大阪府泉佐野市が、関西国際空港近辺にアイスアリーナを建設すべく動いている。今年8月からは費用の一部をふるさと納税で賄うべく、ふるさと納税サイト「ふるさとチョイス」で「練習場のない日本スケート界を救え!!関空前にアイスアリーナを!!」と題し、寄附を募り始めた。
11月14日17時半までに集まった額は159万6000円。昨年実施したキャンペーン「関空経由の訪日選手や、地域の子供たちが集まるスケートリンク建設へ!」と合わせ、来年3月末までに2億円集めることを目標としている。
将来的にはNHK杯を誘致したい考え アドバイザーには高橋大輔
発端は2014年、大阪府スケート連盟などから泉佐野市長に、「関西国際空港直近の『りんくうタウン』周辺に、国際大会開催が可能なスケートリンクを造りたい」と相談があったことだという。
文科省によると、1985年には全国に738か所あったアイススケート場は、2015年には屋内スケート場が86か所、屋外が127か所と、200か所あまりにまで減少している。屋外施設には36か所の小学校・大学の施設も含まれるため、一般の人が利用できる施設はもっと少ない。スケート関係者は、季節や天候に左右されない屋内型リンクを好むというが、屋内リンクが無い自治体も多いのが現状だ。

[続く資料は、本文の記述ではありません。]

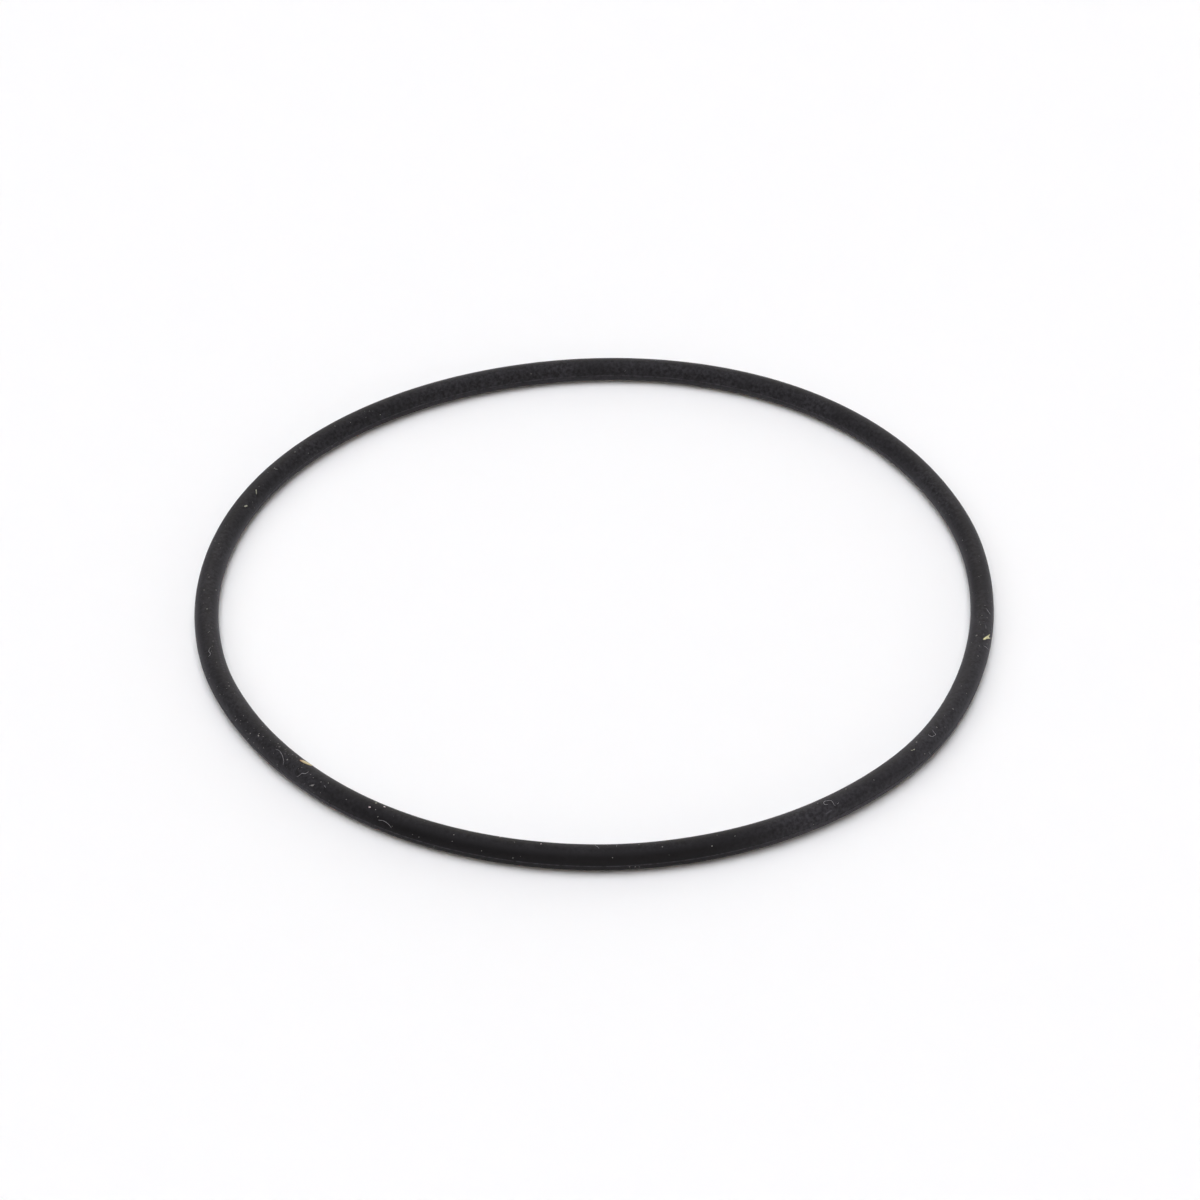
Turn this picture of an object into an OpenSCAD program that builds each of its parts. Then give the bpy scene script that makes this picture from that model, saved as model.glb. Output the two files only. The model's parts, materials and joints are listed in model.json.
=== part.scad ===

大阪府には3つのスケートリンクがあり、所在地域もばらけている。ただ、そのうち1つは関西大学の施設のため使える人が限られていたり、他のリンクも常に予約が満杯だったりと課題も抱えている。
新しく建設される予定のアイスアリーナは主にスケート選手の練習用として、30メートル×60メートルの国際規格をクリアし、500席の観覧席を設ける。将来的には4000席にまで拡大できるよう余地を残し、NHK杯などの国際大会を誘致したい考えだ。2019年の完成を目指している。
計画のアドバイザーには高橋大輔さんが就任しているが、泉佐野市成長戦略室の担当者によると「当初は寄付金募集のためのメディア対応や、競技者として設計にアドバイスいただけたらと考えていましたが、お忙しい方なので、現段階ではそうした機会は作れていません」という。
建設前から、和歌山県や奈良県在住者から「使わせてほしい」との申し出が
建設予定地は、関西国際空港から電車・車で5分の「りんくうタウン駅」から、更に徒歩で10分程度歩いた場所だ。泉佐野市の担当者は
「駅から近いということで、利便性はあります。また、近隣の和歌山や奈良からは、『使わせてほしい』という申し出を頂いています」
と語る。和歌山県と奈良県にはスケート場が無いので、府内外から人が集まりそうだ。
募集の目標金額については「難しいことは承知している」と言いつつも、「あくまでも目標金額は2億円のまま。変えません」と強気だ。
「ふるさと納税での150万円に加え、企業版クラウドファンディングから約1700万円集まっており、合わせると1800万円ほどになります。昨年の募集時と同じくらいのスピードで増えています」
5万円以上の寄付をすると、寄付者の名前が入ったプレートが飾られるという。原則として本人の名前になるが、「子どもの名前にしてほしいなど、関係者の名前を希望する際は極力OKしています」とのことだった。